Fitness, physical activity and low sedentary time all associated with lower risk of type 2 diabetes
New research published in Diabetologia (the journal of the European Association for the Study of Diabetes [EASD]) shows that cardiorespiratory fitness (CRF), high-intensity physical activity (HPA) and low sedentary time (ST) are all associated with a lower risk of type 2 diabetes. The study is by Jeroen van der Velde and Annemarie Koster, Maastricht University, Netherlands, and colleagues.
While previous research has individually connected CRF, HPA and ST with cardiometabolic health, the majority of studies on HPA and ST did not account for CRF, and this study is the first to examine combinations of ST and CRF.
It is known that differences in CRF between individuals are partly explained by differences in frequency and intensity of physical activity. Further, recent studies have shown that high levels of ST were associated with a lower CRF.
Nonetheless, an estimated 10 to 50% of CRF is explained by factors other than physical activity, including genetic differences and behavioural or environmental elements.
This means that someone could engage regularly in HPA and not have high CRF, or have high CRF without frequently engaging in HPA. The authors say: “Thus, although to some extent they are interrelated, HPA, ST and CRF should be considered different traits and may be independently associated with cardiometabolic health.”
This study used data from 1993 people aged 40-75 years from the Maastricht Study, all living in the southern part of the Netherlands. ST and HPA were measured using an accelerometer device. CRF was assessed using cycle-ergometer testing, with various calculations used to determine power output and oxygen consumption.
The researchers found that higher ST, lower HPA and lower CRF were independently associated with greater odds for type 2 diabetes and also metabolic syndrome (a cluster of factors indicating poor metabolic health, such as high blood pressure and large waist circumference).

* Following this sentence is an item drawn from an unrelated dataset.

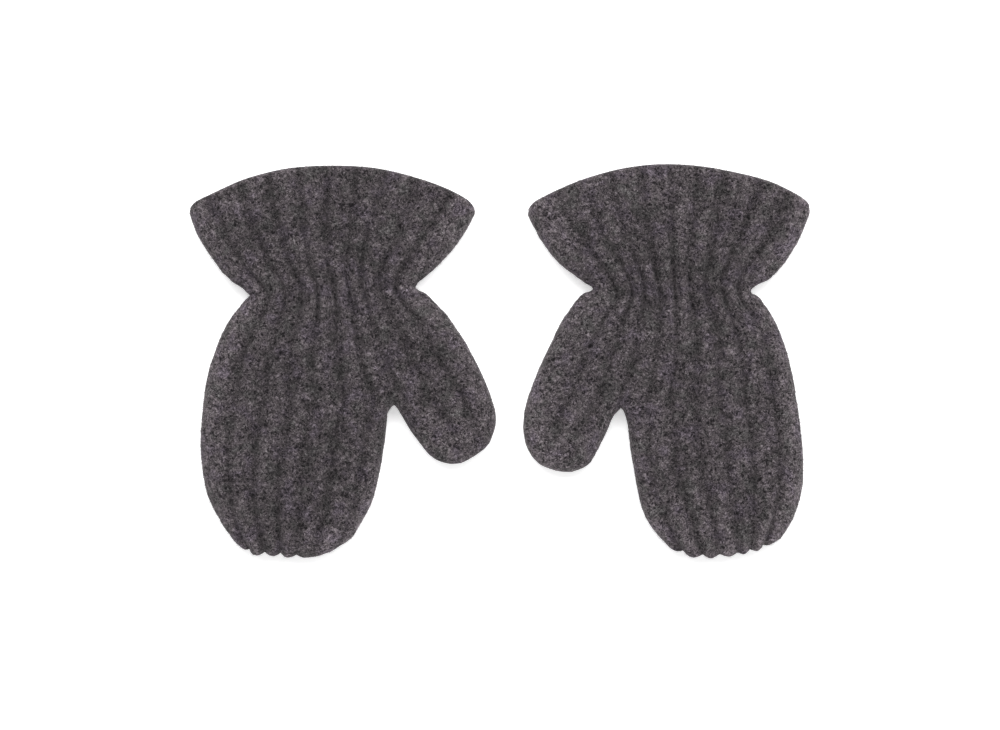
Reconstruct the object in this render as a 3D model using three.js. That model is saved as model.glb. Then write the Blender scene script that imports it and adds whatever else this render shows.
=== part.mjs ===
// A pair of baby mittens in thick felted rib wool, lying flat side by side, palms up.
// Each mitten is a palm panel and a back panel sewn together round the edge. It is hollow
// from the flared cuff's mouth, through the gathered wrist, into the fingers and the thumb.
// Millimetres, +Z up, the mittens lie on z = 0, +Y runs from the fingertips to the cuff.
import * as THREE from 'three';

// ---- driving dimensions ----
const MID = 7;             // height of the plane where the palm and back panels meet
const WALL = 2.4;          // thickness of one layer of the felted wool
const EDGE = 1.3;          // half the thickness of the sewn edge at the outline
const ROUND = 9;           // width over which the panels curve from the edge to full height
const WRIST_DROP = 0.7;    // how much lower the palm lies at the gathered wrist
const WRIST_REACH = 16;    // how far that dip reaches along the mitten
const GAP = 0.4;           // clear space between neighbouring pieces
const LINING_GAP = 0.5;    // clear space between the cloth and what is sewn to its inside
const HEM_DEPTH = 9;       // turned-in edge of the cuff
const HEM_THICK = 1.4;
const ELASTIC_WIDTH = 6;
const ELASTIC_THICK = 0.8;
const ELASTIC_STEPS = 6;
const THREAD = 0.8;        // thickness of the hem thread
const THREAD_STEPS = 22;   // turns of the zigzag hem stitch
const THREAD_SIDES = 4;
const SEAM_INSET = 3.9;    // inner seam ridge, measured in from the outline
const SEAM_HALF_WIDTH = 0.9;
const SEAM_HALF_HEIGHT = 0.7;
const SEAM_SIDES = 6;
const SEAM_STEP = 6;       // distance between a ridge's points
const SEAM_CLEAR = 0.7;    // a ridge ends this far from the next body
const COLUMNS = 10;        // grid steps across a panel

// Lengths of cloth along the mitten, down their sides. The cuff is longer down its middle.
const RUN = { cuff: 36, hand: 46, finger: 43, thumb: 33 };
const CUFF_MIDDLE = 42;

// ---- shares of the way across a patch, or down it ----
const HAND_SIDE_CLEAR = 0.006;      // the hand keeps clear of the thumb
const HEM_ACROSS = [0.09, 0.91];
const HEM_DOWN = [0.01, HEM_DEPTH / CUFF_MIDDLE];
const THREAD_ACROSS = [0.12, 0.88];
const THREAD_DOWN = [0.035, 0.07];  // past the hem's edge
const ELASTIC_ACROSS = [0.17, 0.8];
const ELASTIC_DOWN = [0.03, 0.03 + ELASTIC_WIDTH / RUN.hand];

// ---- finishes ----
const WOOL = { color: 0x4d494b, roughness: 0.95, metalness: 0 };
const YARN = { color: 0x3a3739, roughness: 0.9, metalness: 0 };
const ELASTIC = { color: 0x2b2a2c, roughness: 0.7, metalness: 0 };

// ---- outlines, hand-drawn points of each edge, cuff to fingertips ----
// The two mittens lie a little differently, so each has its own edges, to half a millimetre.
const LEFT = {
  mouth: [[-112, 54], [-109, 57], [-101, 61], [-90.5, 65.5], [-76, 69], [-59.5, 70], [-44, 69],
    [-29.5, 65.5], [-18.5, 61.5], [-11.5, 57.5], [-8.5, 54]],
  outerCuff: [[-112, 54], [-108, 44], [-102.5, 35.5], [-97.5, 29], [-92.5, 25.5], [-90, 23.5]],
  thumbCuff: [[-8.5, 54], [-14, 44], [-21, 35.5], [-27, 30], [-30.5, 26.5]],
  outerHand: [[-90, 23.5], [-93.5, 19.5], [-98.5, 12.5], [-102.5, 3], [-105.5, -7], [-107.5, -23]],
  thumbHand: [[-30.5, 26.5], [-26, 24], [-19, 16.5]],
  crotchHand: [[-38, -16], [-39.5, -17], [-40.5, -19], [-41, -23]],
  outerFinger: [[-107.5, -23], [-107.5, -34], [-105.5, -47], [-100.5, -57.5], [-95.5, -65]],
  innerFinger: [[-41, -23], [-42.5, -35], [-45.5, -49], [-49.5, -57.5], [-53.5, -64]],
  fingertip: [[-95.5, -65], [-89.5, -69.5], [-81, -70.5], [-70, -71], [-61.5, -69], [-53.5, -64]],
  innerThumb: [[-38, -16], [-37, -17], [-35.5, -19.5], [-30.5, -27.5], [-25, -34], [-20.5, -36.5]],
  outerThumb: [[-19, 16.5], [-13, 7.5], [-7.5, -3], [-3, -14], [-1.5, -21.5], [-4, -29.5], [-9, -34],
    [-14, -36.5]],
  thumbTip: [[-20.5, -36.5], [-17.5, -37], [-14, -36.5]],
};
const RIGHT = {
  mouth: [[112, 54.5], [109.5, 57.5], [103, 61.5], [93, 65.5], [74, 69.5], [58, 70.5], [44, 69],
    [31, 65.5], [21, 61.5], [12.5, 57], [9.5, 53.5]],
  outerCuff: [[112, 54.5], [107.5, 44], [102.5, 35.5], [97, 29.5], [92.5, 27], [90.5, 25]],
  thumbCuff: [[9.5, 53.5], [14.5, 44], [20.5, 35.5], [27, 30], [33, 26]],
  outerHand: [[90.5, 25], [95, 21], [99, 14], [103, 3.5], [105.5, -7], [108, -23]],
  thumbHand: [[33, 26], [28.5, 23], [23, 16]],
  crotchHand: [[43.5, -17], [44.5, -18], [45.5, -20.5], [46, -23]],
  outerFinger: [[108, -23], [109, -34], [108.5, -46], [105.5, -56.5], [101, -64]],
  innerFinger: [[46, -23], [47.5, -35], [50, -49], [53, -57.5], [58, -64]],
  fingertip: [[101, -64], [92.5, -68.5], [82, -70.5], [71.5, -71], [63.5, -69], [58, -64]],
  innerThumb: [[43.5, -17], [42.5, -18], [41, -19.5], [40, -21.5], [37, -28.5], [32, -37], [26, -40]],
  outerThumb: [[23, 16], [18.5, 6.5], [14, -3], [10, -14], [8.5, -23.5], [10, -31.5], [14, -37],
    [20, -39.5]],
  thumbTip: [[26, -40], [23, -40], [20, -39.5]],
};

// ---- curves and patches ----
const spline = (points) => new THREE.SplineCurve(points.map(([x, y]) => new THREE.Vector2(x, y)));

function along(curve) {
  return (t) => curve.getPointAt(THREE.MathUtils.clamp(t, 0, 1));
}

// Joins edges end to end. Each entry is [edge, share of the parameter].
function chain(parts) {
  return (t) => {
    let start = 0;
    for (const [edge, share] of parts) {
      if (t <= start + share + 1e-9) return edge((t - start) / share);
      start += share;
    }
    return parts.at(-1)[0](1);
  };
}

const straight = (a, b) => (t) => a.clone().lerp(b, t);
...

The authors then looked at high, medium and low levels and ST, HPA and CRF in combination with each other. Compared with those who had both high CRF and high HPA, the group with low CRF and low HPA had a 5.7 times higher risk of metabolic syndrome and a 6.4 times higher risk of type 2 diabetes.
Similarly, all subgroups with medium or low CRF had higher odds for the metabolic syndrome, prediabetes and type 2 diabetes, irrespective of ST. Even in those with high CRF, high ST was associated with a trebling of risk of metabolic syndrome and a doubling of risk of type 2 diabetes, suggesting that high CRF may not be enough to ‘counteract’ the poor health outcomes associated with high ST. This adds to the accumulating evidence that reducing a person’s daily amount of ST could be an important part in improving their cardiometabolic health.
The highest risk of metabolic syndrome and type 2 diabetes was observed in the group with low CRF and high ST; this group had a nine-times higher risk of metabolic syndrome, a trebling of risk of prediabetes and an eight times higher risk of type 2 diabetes when compared with the group with high CRF and low ST.
The authors say: “High ST, low HPA, and low CRF were each associated with several markers of cardiometabolic health and higher risk for the metabolic syndrome and type 2 diabetes independent of each other. A combination of low CRF and low HPA, and a combination of low CRF and high ST, were associated with a particularly high risk of having the metabolic syndrome and type 2 diabetes.”
Furthermore, they discovered that a change from low to medium CRF appeared to be more beneficial than from medium to high CRF, since the difference in risk of type 2 diabetes and metabolic syndrome was higher between low and medium CRF than between medium and high CRF.
The authors add: “In order to improve cardiovascular risk and to prevent type 2 diabetes these data support the development of new strategies that target all three components: ST, HPA, and CRF. However, at this stage our study is limited by its cross-sectional design, which makes it difficult to determine causality. Future work that incorporates health changes over time is needed to determine if the observed associations hold true.”